* Start Exercise data *
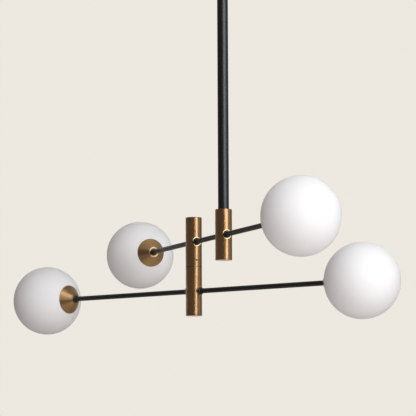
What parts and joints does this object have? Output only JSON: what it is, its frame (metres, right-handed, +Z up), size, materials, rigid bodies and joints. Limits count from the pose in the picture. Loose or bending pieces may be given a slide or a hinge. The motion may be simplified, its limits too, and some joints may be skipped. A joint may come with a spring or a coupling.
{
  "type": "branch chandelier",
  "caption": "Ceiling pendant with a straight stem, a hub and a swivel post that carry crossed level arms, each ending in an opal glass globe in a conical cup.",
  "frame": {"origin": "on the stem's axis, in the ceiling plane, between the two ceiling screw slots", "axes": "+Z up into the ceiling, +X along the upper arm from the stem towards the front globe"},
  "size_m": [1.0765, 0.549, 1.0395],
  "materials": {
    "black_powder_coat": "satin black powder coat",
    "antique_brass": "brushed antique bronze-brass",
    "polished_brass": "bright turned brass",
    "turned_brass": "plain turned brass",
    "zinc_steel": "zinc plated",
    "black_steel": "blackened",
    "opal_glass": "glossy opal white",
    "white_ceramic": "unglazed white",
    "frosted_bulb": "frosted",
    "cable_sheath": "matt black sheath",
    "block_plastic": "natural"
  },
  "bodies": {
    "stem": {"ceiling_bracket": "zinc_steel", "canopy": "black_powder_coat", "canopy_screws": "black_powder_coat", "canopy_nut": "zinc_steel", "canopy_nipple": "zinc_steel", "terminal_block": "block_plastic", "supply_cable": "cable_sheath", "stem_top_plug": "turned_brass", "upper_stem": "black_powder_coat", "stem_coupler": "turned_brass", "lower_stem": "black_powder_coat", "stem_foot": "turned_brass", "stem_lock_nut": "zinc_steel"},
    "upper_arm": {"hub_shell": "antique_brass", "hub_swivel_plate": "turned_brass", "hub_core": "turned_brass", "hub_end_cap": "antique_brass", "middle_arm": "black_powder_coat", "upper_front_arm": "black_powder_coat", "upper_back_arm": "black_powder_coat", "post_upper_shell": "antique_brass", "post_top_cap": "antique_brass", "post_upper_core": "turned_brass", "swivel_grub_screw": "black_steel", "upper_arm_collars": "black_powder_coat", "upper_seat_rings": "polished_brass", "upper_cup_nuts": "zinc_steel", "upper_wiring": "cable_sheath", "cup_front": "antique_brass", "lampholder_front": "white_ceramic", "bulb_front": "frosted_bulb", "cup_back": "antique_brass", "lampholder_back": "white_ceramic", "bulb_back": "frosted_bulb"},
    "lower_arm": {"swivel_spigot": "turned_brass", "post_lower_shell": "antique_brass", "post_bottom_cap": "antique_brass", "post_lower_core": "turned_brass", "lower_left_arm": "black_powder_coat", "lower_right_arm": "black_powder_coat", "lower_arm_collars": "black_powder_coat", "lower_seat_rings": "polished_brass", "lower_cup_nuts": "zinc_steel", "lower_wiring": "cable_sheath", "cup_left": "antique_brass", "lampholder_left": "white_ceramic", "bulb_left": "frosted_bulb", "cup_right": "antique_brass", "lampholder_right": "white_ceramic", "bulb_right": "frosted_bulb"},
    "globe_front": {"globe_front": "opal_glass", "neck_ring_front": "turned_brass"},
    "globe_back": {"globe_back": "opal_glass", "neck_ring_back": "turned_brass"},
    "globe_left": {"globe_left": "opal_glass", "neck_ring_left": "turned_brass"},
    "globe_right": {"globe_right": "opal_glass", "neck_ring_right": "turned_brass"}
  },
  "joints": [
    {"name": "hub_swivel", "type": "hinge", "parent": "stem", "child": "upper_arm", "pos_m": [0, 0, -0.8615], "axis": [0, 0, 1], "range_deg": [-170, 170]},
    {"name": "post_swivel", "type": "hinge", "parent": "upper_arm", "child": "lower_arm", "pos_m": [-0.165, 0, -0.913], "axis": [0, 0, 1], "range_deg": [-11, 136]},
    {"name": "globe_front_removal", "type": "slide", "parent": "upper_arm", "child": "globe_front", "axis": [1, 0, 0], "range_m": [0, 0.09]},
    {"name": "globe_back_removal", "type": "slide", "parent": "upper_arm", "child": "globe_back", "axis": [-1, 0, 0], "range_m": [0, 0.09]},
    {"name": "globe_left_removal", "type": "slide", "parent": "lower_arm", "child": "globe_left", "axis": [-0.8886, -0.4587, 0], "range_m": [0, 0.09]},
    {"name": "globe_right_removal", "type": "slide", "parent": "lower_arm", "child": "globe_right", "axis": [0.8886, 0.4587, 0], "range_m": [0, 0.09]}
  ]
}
* End Exercise data *
* Start Exercise data *
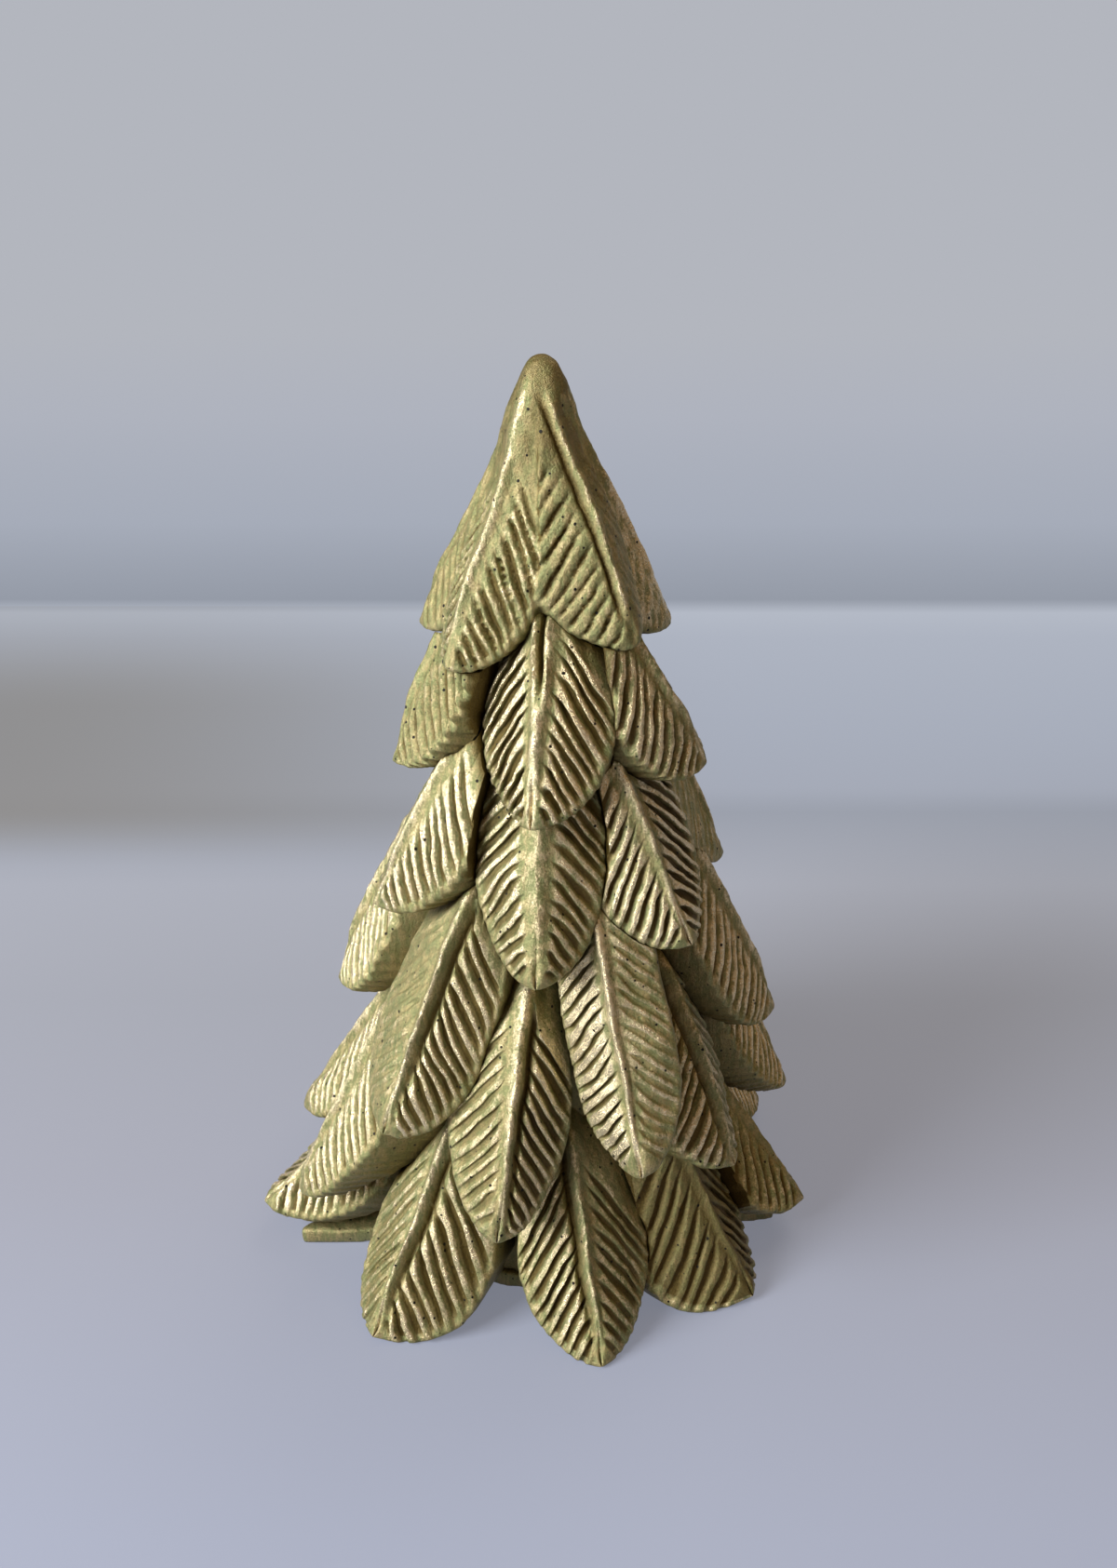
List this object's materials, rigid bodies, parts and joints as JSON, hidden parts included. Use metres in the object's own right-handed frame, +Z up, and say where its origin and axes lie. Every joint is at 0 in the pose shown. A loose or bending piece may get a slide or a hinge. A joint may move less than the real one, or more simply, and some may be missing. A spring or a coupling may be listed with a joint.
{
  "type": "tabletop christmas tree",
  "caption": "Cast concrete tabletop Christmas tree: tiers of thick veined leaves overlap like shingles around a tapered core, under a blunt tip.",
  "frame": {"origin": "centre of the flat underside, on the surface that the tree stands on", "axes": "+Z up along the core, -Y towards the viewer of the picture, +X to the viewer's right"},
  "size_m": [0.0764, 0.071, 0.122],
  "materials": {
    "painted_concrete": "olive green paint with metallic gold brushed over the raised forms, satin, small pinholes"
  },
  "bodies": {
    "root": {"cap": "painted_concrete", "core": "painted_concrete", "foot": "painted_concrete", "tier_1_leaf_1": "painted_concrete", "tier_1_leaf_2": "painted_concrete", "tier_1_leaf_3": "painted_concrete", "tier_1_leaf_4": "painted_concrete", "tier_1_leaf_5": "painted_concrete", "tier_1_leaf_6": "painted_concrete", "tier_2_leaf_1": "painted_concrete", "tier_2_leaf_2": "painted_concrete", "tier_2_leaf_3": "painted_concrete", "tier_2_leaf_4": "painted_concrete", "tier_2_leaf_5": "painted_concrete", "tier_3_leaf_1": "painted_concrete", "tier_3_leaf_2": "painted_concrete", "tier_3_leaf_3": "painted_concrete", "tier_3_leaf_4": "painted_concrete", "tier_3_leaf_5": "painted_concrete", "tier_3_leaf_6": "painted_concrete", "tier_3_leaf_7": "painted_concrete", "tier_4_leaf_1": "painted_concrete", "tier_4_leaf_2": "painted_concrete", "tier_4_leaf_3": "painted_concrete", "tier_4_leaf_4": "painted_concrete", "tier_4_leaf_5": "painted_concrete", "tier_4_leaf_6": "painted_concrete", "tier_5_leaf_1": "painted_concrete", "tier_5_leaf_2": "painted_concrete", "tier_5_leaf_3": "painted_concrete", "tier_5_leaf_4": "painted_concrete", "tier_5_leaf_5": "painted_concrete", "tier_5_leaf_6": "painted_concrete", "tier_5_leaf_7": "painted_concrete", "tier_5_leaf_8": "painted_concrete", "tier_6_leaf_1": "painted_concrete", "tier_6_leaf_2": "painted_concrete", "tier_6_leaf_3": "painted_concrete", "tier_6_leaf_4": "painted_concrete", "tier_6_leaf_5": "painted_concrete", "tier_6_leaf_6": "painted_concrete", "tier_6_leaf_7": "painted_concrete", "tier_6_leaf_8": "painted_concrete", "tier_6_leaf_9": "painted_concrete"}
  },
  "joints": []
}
* End Exercise data *
* Start Exercise data *
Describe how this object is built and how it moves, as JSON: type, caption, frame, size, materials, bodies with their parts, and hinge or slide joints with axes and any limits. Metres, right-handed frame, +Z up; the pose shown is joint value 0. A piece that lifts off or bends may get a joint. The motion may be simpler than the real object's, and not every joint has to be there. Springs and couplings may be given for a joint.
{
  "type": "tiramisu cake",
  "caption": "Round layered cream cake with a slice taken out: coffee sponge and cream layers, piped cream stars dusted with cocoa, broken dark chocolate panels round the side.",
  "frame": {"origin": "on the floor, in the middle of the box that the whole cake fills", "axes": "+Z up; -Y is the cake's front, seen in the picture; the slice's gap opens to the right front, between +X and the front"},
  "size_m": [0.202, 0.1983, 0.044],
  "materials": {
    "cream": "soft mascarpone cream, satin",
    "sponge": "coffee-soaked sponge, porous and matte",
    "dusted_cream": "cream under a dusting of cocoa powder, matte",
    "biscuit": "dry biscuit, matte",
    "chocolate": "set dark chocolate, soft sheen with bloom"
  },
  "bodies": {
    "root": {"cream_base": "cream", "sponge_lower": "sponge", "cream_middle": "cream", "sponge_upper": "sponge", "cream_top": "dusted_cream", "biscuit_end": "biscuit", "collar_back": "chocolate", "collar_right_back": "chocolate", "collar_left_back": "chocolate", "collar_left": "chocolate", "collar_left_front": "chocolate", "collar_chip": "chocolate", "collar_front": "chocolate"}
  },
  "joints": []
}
* End Exercise data *
Exercise aim → Copy every line of the records above that holds the word "shown".

The output →
List this object's materials, rigid bodies, parts and joints as JSON, hidden parts included. Use metres in the object's own right-handed frame, +Z up, and say where its origin and axes lie. Every joint is at 0 in the pose shown. A loose or bending piece may get a slide or a hinge. A joint may move less than the real one, or more simply, and some may be missing. A spring or a coupling may be listed with a joint.
Describe how this object is built and how it moves, as JSON: type, caption, frame, size, materials, bodies with their parts, and hinge or slide joints with axes and any limits. Metres, right-handed frame, +Z up; the pose shown is joint value 0. A piece that lifts off or bends may get a joint. The motion may be simpler than the real object's, and not every joint has to be there. Springs and couplings may be given for a joint.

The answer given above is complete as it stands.